Après avoir réduit à un seul tour le mode de scrutin présidentiel, la Majorité pense rééditer le même exploit en obtenant à partir du dialogue politique l’élection du président de la République au suffrage indirect, c’est-à-dire au niveau du Parlement, censé représenter le peuple.

L’ARTICLE 218, LE RECOURS ULTIME

La Majorité a d’ores et déjà travaillé sur tous les scenarii susceptibles de tirer de son coté la couverture lors du prochain dialogue politique. Il y a cependant un revers. Qu’adviendrait-il si cette rencontre que la plupart des Congolais et autres partenaires appellent de tous leurs vœux ne se tenait pas ? Dans la Majorité, les projets foisonnent. Ses experts ont monté toutes les simulations possibles.

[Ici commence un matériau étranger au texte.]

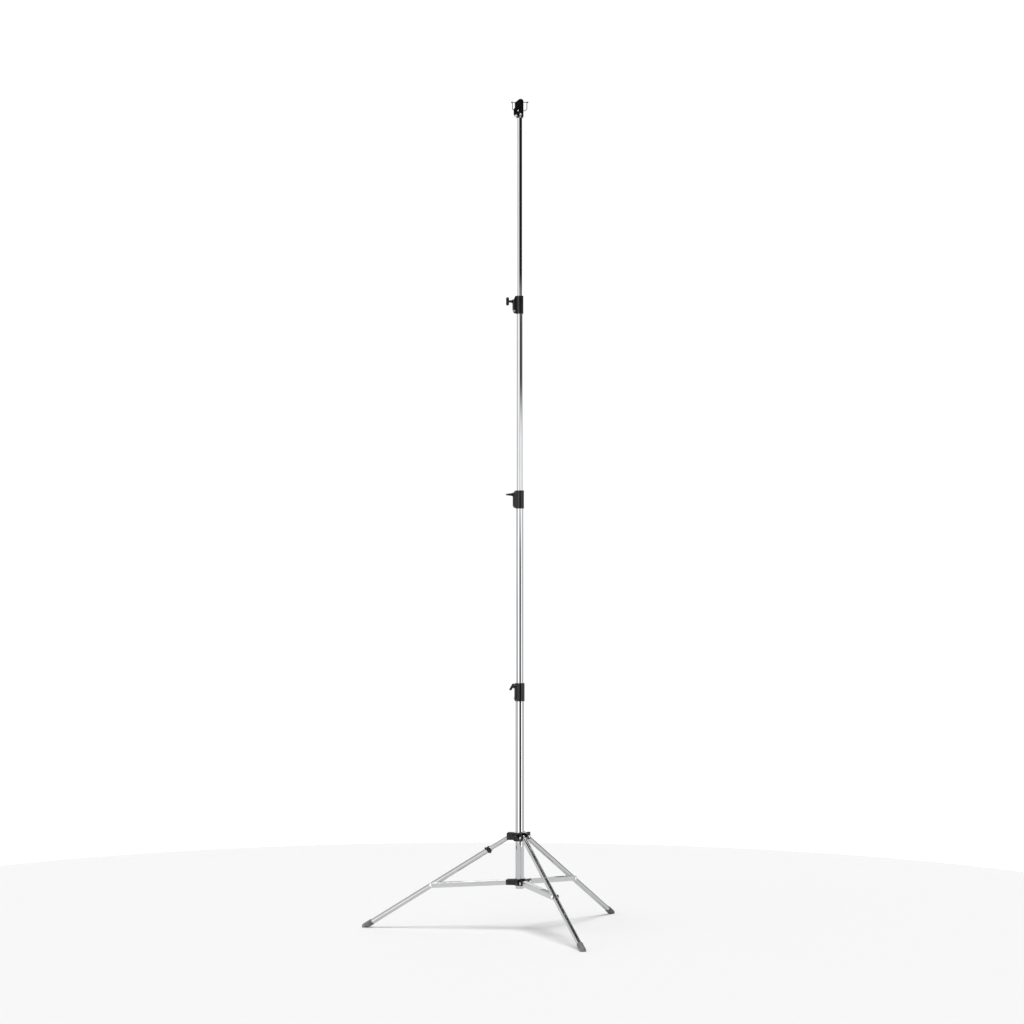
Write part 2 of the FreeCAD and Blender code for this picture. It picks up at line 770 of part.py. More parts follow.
def build_head():
    save("head_body", turned(head_body(), head_azimuth))
    save("head_screws", [turned(screw, head_azimuth) for screw in head_screws()])
    save("bail_pins", [turned(bail_pin(side), head_azimuth) for side in (-1, 1)])
    save("wire_bail", turned(wire_bail(), head_azimuth))


def three(name, shape):
    """Save one copy of a piece for each leg."""
    save(name, [turned(shape, azimuth) for azimuth in leg_azimuths.values()])


def build_base():
    save("leg_collar", leg_collar())
    save("leg_collar_liner", leg_collar_liner())
    three("leg_pivot_bolts", pivot_bolt(leg_pin_half(), leg_pivot_r, leg_pivot_z))
    three("leg_pivot_nuts", cap_nut(leg_pin_half(), leg_pivot_r, leg_pivot_z))
    face = tube_radii[0] + shoe_gap
    save("leg_collar_shoe", at_height(shoe(face), leg_knob_azimuth, leg_knob_z))
    screw = t_screw(face, leg_knob_bar - 10, leg_knob_bar, 90.0)
    save("leg_collar_knob", at_height(screw, leg_knob_azimuth, leg_knob_z))
    save("brace_hub", brace_hub())
    save("hub_screws", hub_screws())
    three("brace_pivot_bolts", pivot_bolt(brace_pin_half(), brace_pivot_r, brace_pivot_z))
    three("brace_pivot_nuts", cap_nut(brace_pin_half(), brace_pivot_r, brace_pivot_z))
    for leg, azimuth in leg_azimuths.items():
        save(f"brace_{leg}", brace(azimuth))
        save(f"brace_{leg}_rivet_heads", brace_rivet_heads(azimuth))
        save(f"leg_{leg}_rivet", leg_rivet(azimuth))
        save(f"foot_{leg}", foot(azimuth))
    for leg in (2, 3):
        save(f"leg_{leg}_tube", leg_tube(leg_azimuths[leg]))


def build_levelling_leg():
    save("leg_1_inner_tube", leg_1_inner())
    save("leg_1_outer_tube", leg_1_outer())
    save("leg_1_glide", leg_1_glide())
    save("leg_1_clamp", leg_1_clamp())
    face = inner_size / 2 + shoe_gap
    save("leg_1_shoe", on_leg_1_clamp(shoe(face)))
    screw = t_screw(face, clamp_boss, clamp_boss + 6, clamp_knob_turn)
    save("leg_1_knob", on_leg_1_clamp(screw))


build_column()
build_head()
build_base()
build_levelling_leg()
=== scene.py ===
"""Tall lighting stand: materials, refined pieces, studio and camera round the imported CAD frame."""
import json
import math

import bpy
from mathutils import Euler, Matrix, Vector


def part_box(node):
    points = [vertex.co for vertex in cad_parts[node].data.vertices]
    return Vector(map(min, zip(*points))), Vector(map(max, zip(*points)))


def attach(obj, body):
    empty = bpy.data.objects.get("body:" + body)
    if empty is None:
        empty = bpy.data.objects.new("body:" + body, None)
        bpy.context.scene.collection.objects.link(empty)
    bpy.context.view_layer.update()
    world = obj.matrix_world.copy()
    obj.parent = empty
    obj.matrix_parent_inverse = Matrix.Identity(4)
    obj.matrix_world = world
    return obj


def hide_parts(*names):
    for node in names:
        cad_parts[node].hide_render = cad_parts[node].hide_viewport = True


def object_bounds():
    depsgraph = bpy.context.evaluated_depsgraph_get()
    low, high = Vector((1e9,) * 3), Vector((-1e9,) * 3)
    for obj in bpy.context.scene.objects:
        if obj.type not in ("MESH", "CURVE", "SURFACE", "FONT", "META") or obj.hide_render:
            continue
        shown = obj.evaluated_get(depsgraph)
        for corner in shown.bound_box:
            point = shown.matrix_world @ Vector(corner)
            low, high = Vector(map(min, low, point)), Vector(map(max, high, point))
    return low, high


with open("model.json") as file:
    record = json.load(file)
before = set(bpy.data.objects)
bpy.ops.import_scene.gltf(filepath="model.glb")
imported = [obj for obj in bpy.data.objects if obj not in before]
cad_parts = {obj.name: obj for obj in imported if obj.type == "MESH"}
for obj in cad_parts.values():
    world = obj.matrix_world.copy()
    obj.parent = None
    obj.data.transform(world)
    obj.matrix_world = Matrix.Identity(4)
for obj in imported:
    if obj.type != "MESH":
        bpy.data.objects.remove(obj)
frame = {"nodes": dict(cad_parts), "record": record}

cad_low, cad_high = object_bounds()

# ---------------------------------------------------------------- places on the stand, metres
COLUMN = (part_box("base_tube")[0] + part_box("base_tube")[1]) / 2
COLUMN_X, COLUMN_Y = COLUMN.x, COLUMN.y
LEG_DROP = math.radians(32.1)
LEG_AZIMUTHS = {1: 180.0, 2: -60.0, 3: 60.0}
LEG_PIVOT_R = 0.043
LEG_PIVOT_Z = 0.379
MM = 0.001

# ---------------------------------------------------------------- T-handles, millimetres and degrees
COLUMN_HANDLES = {
    # node: azimuth, height, turn, then the clamp's face, the collar and the bar out from the axis
    "lower_knob": (238.0, 992.0, -35.0, 15.15, 34.0, 43.0),
    "middle_knob": (208.0, 1773.0, 90.0, 12.65, 34.0, 43.0),
    "upper_knob": (192.0, 2559.0, 0.0, 10.15, 34.0, 43.0),
    "leg_collar_knob": (-112.0, 384.0, 90.0, 17.65, 31.0, 41.0),
}
LEG_HANDLE_ALONG = 98.5
LEG_HANDLE_TURN = 18.0
LEG_HANDLE = (9.15, 19.0, 25.0)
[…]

Dans ce cas, rien ne pourrait donc empêcher la Majorité d’actionner la révision de la Constitution en, s’appuyant sur l’article 218. Avec un Parlement totalement acquis à sa cause – l’adoption manu militari au Sénat de la loi sur la répartition des sièges aux municipales et locales faisant foi – la Majorité pourrait bien, pour éviter tout effet surprise, actionner le mécanisme prévu à l’aliéna 4 de l,’article 218 de la Constitution. L’alinéa stipule ce qui suit: « Toutefois, le projet, la proposition ou la pétition n‘est pas soumis au référendum lorsque 1‘Assemblée nationale et le Sénat réunis en Congrès l’approuvent à la majorité des trois cinquième des membres qui les composent ».

Tout calcul fait, la Majorité ne pourrait pas rencontrer des difficultés à réunir les 3/5 des voix requises. Cette voie passe pour un ultime recours.

A tout prendre, le dialogue est piégé dès le départ.